The best thing about working to fit priorities into your routine is that inertia begins to work for you instead of against you. Any time you take on a new commitment, your current routine pushes against you, and it’s tempting to fall back into old patterns, but if you press through to start a new routine, you can begin to see inertia working for you. I remember seeing that happen when we started trying to add family devotions with Bible reading after dinner. The first few nights were a struggle as it disrupted patterns we already had. Our 4-year old was especially thrown off and seemed distracted. But at the beginning of the second week, he surprised us when he went and got the Bible and set it beside Steve’s plate, contributing to our new routine.
Knowing the power of routine makes a review of our regular patterns a key part of our planning each January. What will our daily, weekly, and monthly routines look like? What will yours?
Plan with prayer
Most importantly, begin your planning with prayer. The evil one is keen to disrupt this sort of intentionality, using all manner of distractions: spilled drinks, bickering or distracted children, incoming text messages or emails, as well as bigger challenges of disagreements between spouses over what the plan and priorities should even be. We have learned, and must relearn—every year it seems—that it’s always wise to ask the Lord for protection, help, and wisdom at the outset.

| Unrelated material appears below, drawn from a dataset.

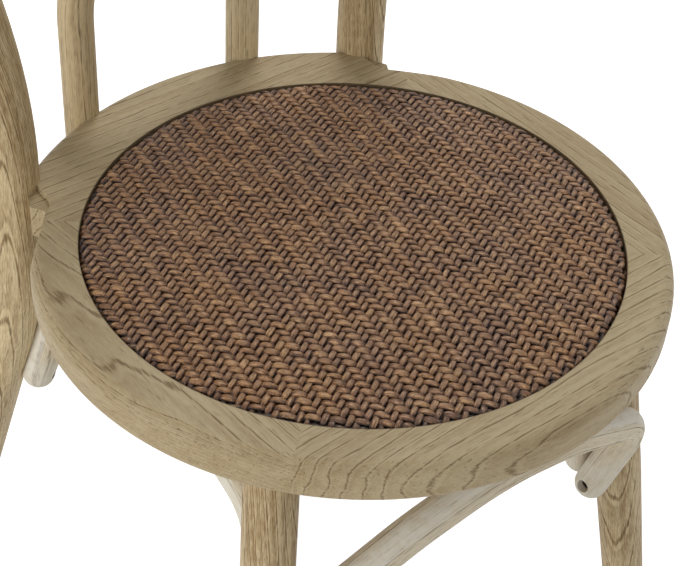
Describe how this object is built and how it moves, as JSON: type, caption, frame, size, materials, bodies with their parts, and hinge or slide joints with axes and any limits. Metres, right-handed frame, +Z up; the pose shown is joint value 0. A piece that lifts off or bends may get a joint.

And when the plan is done, we can rest in knowing that no matter how our plans unfold in the year ahead, God’s good, all-wise plan will stand:
I am God, and there is no other;
I am God, and there is none like me,
declaring the end from the beginning
and from ancient times things not yet done,
saying, “My counsel shall stand,
and I will accomplish all my purpose,” (Isa. 46:9-10)
For unity in your family, for realizing your limitations, and for doing what you must and most want to do, it’s worth making the effort to plan humbly and diligently. Then, even in the most disrupted years, we can work heartily, knowing that we will do this or that, if the Lord wills.